## EXERCISE:
Within the material below, transcribe exactly the lines from the one holding "points = [vertex.co" through the one holding "for corner in", keeping both ends and skipping the rest.

◆ ◆ ◆ ◆

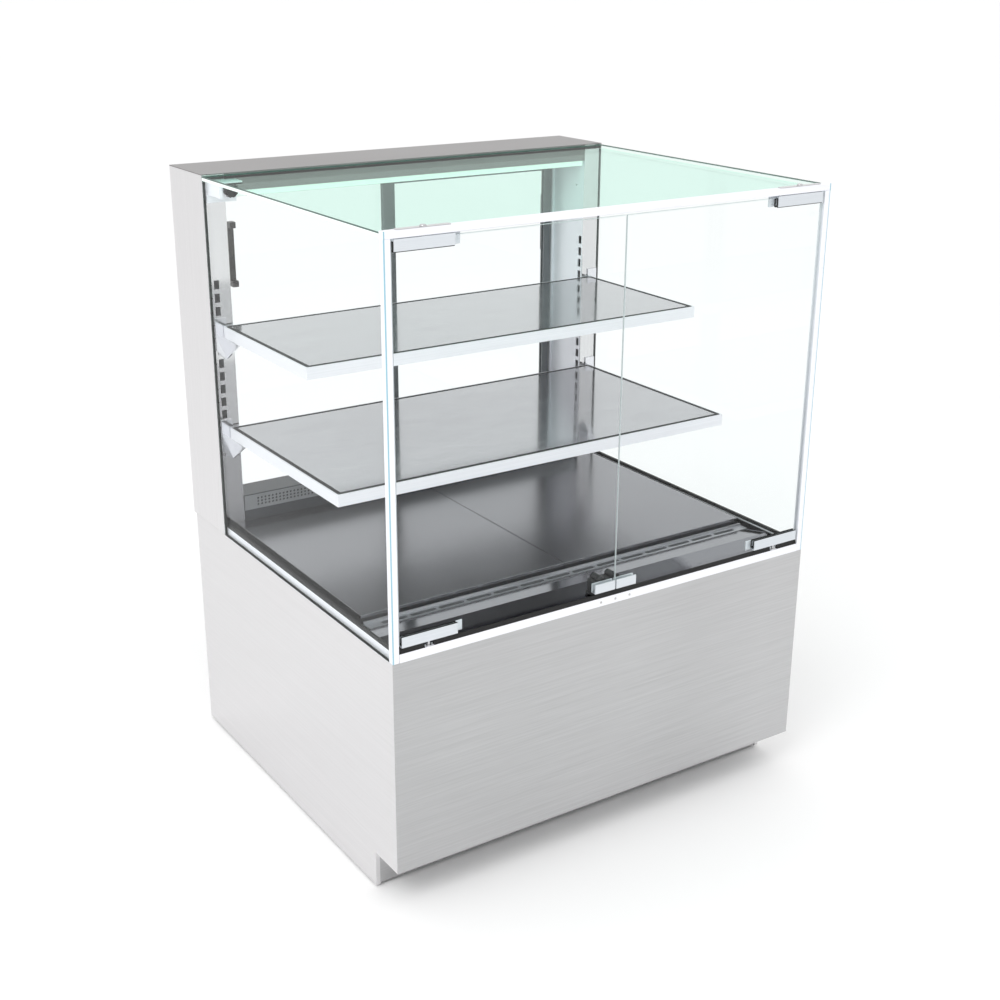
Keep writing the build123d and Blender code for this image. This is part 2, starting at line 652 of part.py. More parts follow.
def upper_pivot():
    """Cover plate and domed cap on the front frame, over the pin that guides the left door's head."""
    plate = block((-PIVOT_X - 48, -PIVOT_X + 48), (1, FRAME_DEPTH - 1), (FRAME_TOP + 0.05, FRAME_TOP + 1.2))
    plate = fillet(plate.edges().filter_by(Axis.Z), 3)
    cap = rod("Z", (-PIVOT_X, PIVOT_Y, FRAME_TOP + 2.6), 5.4, 2.8)
    cap = fillet(cap.edges().group_by(Axis.Z)[-1], 2)
    low, high = UPPER_CLIP_Z + 5, TOP_GLASS_UNDER - 0.4
    pin = rod("Z", (-PIVOT_X, PIVOT_Y, (low + high) / 2), UPPER_PIN_RADIUS, high - low)
    return [plate + cap, pin]


def lower_pivot_pin():
    """Pin that stands in the front sill and carries the left door."""
    low, high = SILL_TOP - 10, LOWER_CLIP_Z + 12
    pin = rod("Z", (-PIVOT_X, PIVOT_Y, (low + high) / 2), PIN_RADIUS, high - low)
    return pin + rod("Z", (-PIVOT_X, PIVOT_Y, SILL_TOP + 1), 5, 2)


def glass_clamp():
    """Corner clamp at the left column's head: a foot on the column, a jaw behind each glass, and a stud."""
    back = COLUMN_FRONT - 0.2
    foot = block((-450, -392), (back - 3, back), (1132, 1171))
    jaw = block((-450, -444), (back - 62, back), (1148, 1171))
    ledge = block((-450, -392), (back - 34, back), (1167, 1172.5))
    return foot + jaw + ledge + rod("Y", (CLAMP_STUD[0], back - 9.8, CLAMP_STUD[1]), 4, 16)


def clamp_knob():
    """Hand knob of the corner clamp, with finger flutes and a flat face towards the stud."""
    knob = Pos(0, 0, 5) * Cylinder(CLAMP_KNOB, 9)
    knob = chamfer(knob.edges().group_by(Axis.Z)[-1], 1.5)
    knob -= [Rot(0, 0, 45 * index) * Pos(CLAMP_KNOB + 2, 0, 5) * Cylinder(3.4, 12) for index in range(8)]
    knob = knob + Pos(0, 0, 0.4) * Cylinder(7, 1.2)
    return Pos(CLAMP_STUD[0], depth(COLUMN_FRONT - 19), CLAMP_STUD[1]) * Rot(90, 0, 0) * knob


# ---------------------------------------------------------------- front doors
def door_glass():
    """Left front pane, notched at its pivots."""
    bottom, top = LOWER_CLIP_Z + 3.5, UPPER_CLIP_Z + CLIP_HEIGHT - 3.5
    y = (PIVOT_Y - GLASS / 2, PIVOT_Y + GLASS / 2)
    pane = block((-HALF + POST + DOOR_SIDE_GAP, -DOOR_GAP / 2), y, (bottom, top))
    pane = chamfer(pane.edges().filter_by(Axis.Z), 0.8)
    x = (-PIVOT_X - 12, -PIVOT_X + 12)
    for z in ((bottom - 1, LOWER_CLIP_Z + CLIP_HEIGHT - 2), (UPPER_CLIP_Z + 2, top + 1)):
        pane -= block(x, (0, CLIP_THICKNESS), z)
    return pane


def pivot_clip(low, closed_end, pin_radius):
    """A U-shaped clip over the pane's edge, solid about its bore. closed_end is its bottom or top."""
    x = (-PIVOT_X - CLIP_LENGTH / 2, -PIVOT_X + CLIP_LENGTH / 2)
    high = low + CLIP_HEIGHT
    clip = block(x, (0, CLIP_THICKNESS), (low, high))
    clip += block((x[0], x[1] + 14), (CLIP_THICKNESS - 2.7, CLIP_THICKNESS), (low, high))
    clip = fillet(clip.edges().filter_by(Axis.X), 1.2)
    pocket = (low + 3, high + 1) if closed_end == "bottom" else (low - 1, high - 3)
    y = (PIVOT_Y - GLASS / 2 - 0.2, PIVOT_Y + GLASS / 2 + 0.2)
    clip -= block((x[0] - 1, -PIVOT_X - 11), y, pocket)
    clip -= block((-PIVOT_X + 11, x[1] + 1), y, pocket)
    mouth_side = (high - 2.5, high + 1) if closed_end == "bottom" else (low - 1, low + 2.5)
    clip -= block((-PIVOT_X - 12, -PIVOT_X + 12), y, mouth_side)
    mouth = low if closed_end == "bottom" else high
    clip -= rod("Z", (-PIVOT_X, PIVOT_Y, mouth), pin_radius + PIN_CLEARANCE, 2 * CLIP_HEIGHT - 8)
    return clip


def strike_plate():
    """Steel clip on the left door's free lower corner, held by the magnetic catch."""
    x = (-DOOR_GAP / 2 - STRIKE_LENGTH, -DOOR_GAP / 2)
    low, high = LOWER_CLIP_Z + 1, LOWER_CLIP_Z + CLIP_HEIGHT - 1
    plate = block(x, (0, CLIP_THICKNESS), (low, high))
    y = (PIVOT_Y - GLASS / 2 - 0.2, PIVOT_Y + GLASS / 2 + 0.2)
    return plate - block((x[0] - 1, x[1] + 1), y, (low + STRIKE_WALL, high + 1))


def door_clips():
    """Both pivot clips and the strike plate of the left door."""
    return [pivot_clip(LOWER_CLIP_Z, "bottom", PIN_RADIUS), pivot_clip(UPPER_CLIP_Z, "top", UPPER_PIN_RADIUS),
            strike_plate()]


def magnetic_catch():
    """Double catch behind the meeting doors: a bracket, a body and one round magnet for each door."""
    body = block((-32, 24), (20, 42), (SILL_TOP + 1, LOWER_CLIP_Z + 14))
    body = fillet(body.edges().filter_by(Axis.Y), 2)
    foot = block((-34, 34), (SILL_DEPTH + 0.5, 44), (SILL_TOP - 4, SILL_TOP + 1.5))
    magnets = [rod("Y", (x, 28, LOWER_CLIP_Z + 16), 7, 28) for x in (-19, 12)]
    return body.fuse(foot, *magnets)


# ---------------------------------------------------------------- shelves
def shelf_frame(front, top):
    """Open rectangular frame with an inner ledge for the glass and a flange along its foot."""
    low = top - SHELF_HEIGHT
    sides = (-SHELF_HALF, SHELF_HALF), (front, SHELF_BACK)

    def inner(inset, z):
        return block(*[(start + inset, end - inset) for start, end in sides], z)

    frame = inner(0, (low, top)) - inner(SHELF_WALL, (top - GLASS_SEAT, top + 1))
    frame -= inner(SHELF_WALL + SHELF_LEDGE, (low - 1, top))
    frame -= inner(SHELF_WALL, (low + 2, top - GLASS_SEAT - 2))
    return fillet(frame.edges().filter_by(Axis.Z).group_by(SortBy.LENGTH)[-1], 1.5)


def shelf_glass(front, top):
    """Black pane, flush with the frame's top."""
    edge = SHELF_WALL + 0.4
    pane = block((-SHELF_HALF + edge, SHELF_HALF - edge), (front + edge, SHELF_BACK - edge),
                 (top - GLASS_SEAT + 0.2, top))
    return chamfer(pane.edges().group_by(Axis.Z)[-1], 0.6)


def shelf_heater(front, top):
    """Heating mat under the glass and the plate that closes the frame from below."""
    inset = SHELF_WALL + SHELF_LEDGE + 1
    mat = block((-SHELF_HALF + inset, SHELF_HALF - inset), (front + inset, SHELF_BACK - inset),
                (top - GLASS_SEAT - 3, top - GLASS_SEAT - 0.2))
    low = top - SHELF_HEIGHT
    plate = block((-SHELF_HALF + 14, SHELF_HALF - 14), (front + 14, SHELF_BACK - 14), (low + 2.3, low + 3.5))
    return [mat, plate]


def shelf_bracket(top):
    """Left bracket: hooked flange on the column, gusset under the frame and a lip along its foot."""
    low, foot, back = top - SHELF_HEIGHT, top - BRACKET_DROP, COLUMN_FRONT - GAP
    x = (-SIDE_GLASS_INNER + 0.5, -HALF + 30)
    head = top + 16
    face = outline([(x[0], head), (x[1], head), (x[1], foot), (x[1] - 6, foot - 2), (x[0], foot + 18)])
    flange = along_y(face, COLUMN_FRONT - 3, back)
    behind_shelf, tip = SHELF_BACK + GAP, SHELF_BACK - BRACKET_DROP
    face = outline([(behind_shelf, low), (tip, low), (COLUMN_FRONT - 3, foot), (back, foot), (back, top - 2),
                    (behind_shelf, top - 2)])
    gusset = along_x(face, x[1] - 3, x[1])
    lip = block((-SHELF_HALF + 0.5, -SHELF_HALF + 40), (tip, back), (low - 2, low))
    return flange.fuse(gusset, lip, *[shelf_hook(z + GAP) for z in hook_slots(top)])


def shelf_hook(z):
    """Tongue through the column's front with a tooth that hangs behind it."""
    x = (-SLOT_X - HOOK_HALF, -SLOT_X + HOOK_HALF)
    tongue = block(x, (COLUMN_FRONT - 1, COLUMN_FRONT + 5), (z, z + 6))
    return tongue + block(x, (COLUMN_FRONT + 2.5, COLUMN_FRONT + 5), (z - 5, z + 6))


# ---------------------------------------------------------------- rear doors
def rear_door_span(side):
    """Left and right edges of a rear door. The meeting stiles stand side by side."""
    return (-DOOR_END, STILE) if side == "left" else (-STILE, DOOR_END)


def rear_door_frame(side):
    """Two stiles and two rails, grooved inside for the pane."""
    x, y = rear_door_span(side), REAR_GROOVES[side]
    z = (REAR_DOOR_BOTTOM, REAR_DOOR_TOP)
    through = (y - 1, y + REAR_DOOR_THICKNESS + 1)
    frame = block(x, (y, y + REAR_DOOR_THICKNESS), z)
    frame -= block((x[0] + STILE, x[1] - STILE), through, (z[0] + RAIL, z[1] - RAIL))
    middle, half = y + REAR_DOOR_THICKNESS / 2, REAR_PANE / 2 + 0.1
    groove = (middle - half, middle + half)
    frame -= block((x[0] + STILE - 8, x[1] - STILE + 8), groove, (z[0] + RAIL - 8, z[1] - RAIL + 8))
    return frame


def rear_door_glass(side):
    x, y = rear_door_span(side), REAR_GROOVES[side]
    middle = y + REAR_DOOR_THICKNESS / 2
    return block((x[0] + STILE - 7.5, x[1] - STILE + 7.5), (middle - REAR_PANE / 2, middle + REAR_PANE / 2),
                 (REAR_DOOR_BOTTOM + RAIL - 7.5, REAR_DOOR_TOP - RAIL + 7.5))


def bar_pull():
    """Upright pull on the left door's glass: a bar on two feet, reached from behind."""
    x, reach, foot = (PULL_X - 6, PULL_X + 6), 16, 12
    face = REAR_GROOVES["left"] + (REAR_DOOR_THICKNESS + REAR_PANE) / 2
    bar = block(x, (face + reach - 4, face + reach), PULL)
    feet = [block(x, (face + 0.05, face + reach - 2), (z, z + foot)) for z in (PULL[0], PULL[1] - foot)]
    return bar.fuse(*feet)


def cup_pull():
    """Shallow finger cup on the right door's stile, thin enough to pass in front of the left door."""
    x, low, high = DOOR_END - STILE / 2, *PULL
    face = REAR_GROOVES["right"] + REAR_DOOR_THICKNESS
    cup = block((x - 8, x + 8), (face + 0.05, face + 3.4), PULL)
    cup = fillet(cup.edges().filter_by(Axis.Y), 6)
    return cup - block((x - 5, x + 5), (face + 1, face + 5), (low + 10, high - 10))


# ---------------------------------------------------------------- output
def build():
    os.makedirs("parts", exist_ok=True)
    save("side_panels", pair(side_panel()))
    save("front_panel", front_panel())
    save("kick_plate", kick_plate())
    save("base_frame", base_frame())
    save("base_floor_pan", base_floor_pan())
    save("levelling_feet", levelling_feet())
    save("rear_service_panel", rear_service_panel())
    save("control_panel", control_panel())
    save("control_bezels", [*switch_bezels(), temperature_display()])
    save("cable_gland", cable_gland())
    save("cover_screws", cover_screws())
    for name, place in KNOBS.items():
        save(f"{name}_knob", control_knob(place))
    for name, place in SWITCHES.items():
        save(f"{name}_switch", rocker(place))

    save("glazing_sills", glazing_sills())
    save("glass_gaskets", glass_gaskets())
    save("deck_tray", deck_tray())
    save("front_ramp", front_ramp())
    save("front_air_grille", front_air_grille())
    save("deck_panels", deck_panels())
    save("deck_heaters", deck_heaters())
    save("insulation_slab", insulation_slab())
    save("rear_riser", rear_riser())
    save("riser_grille", riser_grille())
    save("blower_housing", blower_housing())
    save("blower_motor", blower_motor())
    save("blower_rotor", blower_rotor())

    right_slots = [z for _, top in SHELVES.values() for z in hook_slots(top)]
    save("column_covers", [column_cover(slot_heights()), mirrored(column_cover(right_slots))])
    save("column_liners", pair(column_liner()))
    save("header_cover", header_cover())
    save("light_housing", light_housing())
    save("light_lens", light_lens())
    save("lower_door_track", door_track(CAP_TOP, CAP_TOP + TRACK_HEIGHT, "low"))
    save("upper_door_track", door_track(UPPER_TRACK, CANOPY_UNDER - 0.3, "high"))

    save("side_glasses", pair(side_glass()))
    save("top_glass", top_glass())
    save("front_frame", front_frame())
    save("glass_clamp", [glass_clamp(), clamp_knob()])
    save("door_pivots", [*pair(lower_pivot_pin()), *upper_pivot(), *map(mirrored, upper_pivot())])
    save("magnetic_catch", magnetic_catch())

    save("left_front_door_glass", door_glass())
    save("right_front_door_glass", mirrored(door_glass()))
    save("left_front_door_clips", door_clips())
    save("right_front_door_clips", [mirrored(clip) for clip in door_clips()])

    for name, (front, top) in SHELVES.items():
        save(f"{name}_shelf_frame", shelf_frame(front, top))
        save(f"{name}_shelf_glass", shelf_glass(front, top))
        save(f"{name}_shelf_heater", shelf_heater(front, top))
        save(f"{name}_shelf_brackets", pair(shelf_bracket(top)))
    for side in REAR_GROOVES:
        save(f"{side}_rear_door_frame", rear_door_frame(side))
        save(f"{side}_rear_door_glass", rear_door_glass(side))
    save("left_rear_door_handle", bar_pull())
    save("right_rear_door_handle", cup_pull())


build()
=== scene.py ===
"""Heated food display case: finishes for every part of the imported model, and the small pieces that
the model leaves out, such as seals, printed dials and the lit display. Laid out as an add-on with one
operator for each group of pieces, and run as a script.
"""
import json
import math

import bmesh
import bpy
import numpy as np
from bpy.props import FloatProperty, FloatVectorProperty, PointerProperty
from mathutils import Matrix, Vector


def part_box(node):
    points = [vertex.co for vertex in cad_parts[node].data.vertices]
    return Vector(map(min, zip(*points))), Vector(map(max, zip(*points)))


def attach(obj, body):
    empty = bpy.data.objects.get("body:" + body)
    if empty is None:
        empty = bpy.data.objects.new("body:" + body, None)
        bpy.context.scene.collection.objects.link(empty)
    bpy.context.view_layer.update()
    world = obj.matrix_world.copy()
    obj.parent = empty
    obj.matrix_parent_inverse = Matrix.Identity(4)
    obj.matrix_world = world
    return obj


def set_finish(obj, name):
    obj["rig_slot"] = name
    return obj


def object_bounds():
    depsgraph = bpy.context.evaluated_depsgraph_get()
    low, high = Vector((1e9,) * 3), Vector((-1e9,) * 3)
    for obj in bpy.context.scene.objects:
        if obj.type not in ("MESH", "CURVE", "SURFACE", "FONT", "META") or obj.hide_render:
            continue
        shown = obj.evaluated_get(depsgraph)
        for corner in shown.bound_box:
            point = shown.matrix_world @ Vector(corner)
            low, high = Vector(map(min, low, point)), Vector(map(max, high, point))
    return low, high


bl_info = {
    "name": "Heated Food Display Case",
    "version": (1, 0, 0),
    "blender": (4, 5, 0),
    "location": "View3D > Sidebar > Display Case",
    "description": "Finishes and small pieces of a heated glass display case",
    "category": "Object",
}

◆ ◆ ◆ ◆

## EXERCISE ANSWER:
    points = [vertex.co for vertex in cad_parts[node].data.vertices]
    return Vector(map(min, zip(*points))), Vector(map(max, zip(*points)))


def attach(obj, body):
    empty = bpy.data.objects.get("body:" + body)
    if empty is None:
        empty = bpy.data.objects.new("body:" + body, None)
        bpy.context.scene.collection.objects.link(empty)
    bpy.context.view_layer.update()
    world = obj.matrix_world.copy()
    obj.parent = empty
    obj.matrix_parent_inverse = Matrix.Identity(4)
    obj.matrix_world = world
    return obj


def set_finish(obj, name):
    obj["rig_slot"] = name
    return obj


def object_bounds():
    depsgraph = bpy.context.evaluated_depsgraph_get()
    low, high = Vector((1e9,) * 3), Vector((-1e9,) * 3)
    for obj in bpy.context.scene.objects:
        if obj.type not in ("MESH", "CURVE", "SURFACE", "FONT", "META") or obj.hide_render:
            continue
        shown = obj.evaluated_get(depsgraph)
        for corner in shown.bound_box:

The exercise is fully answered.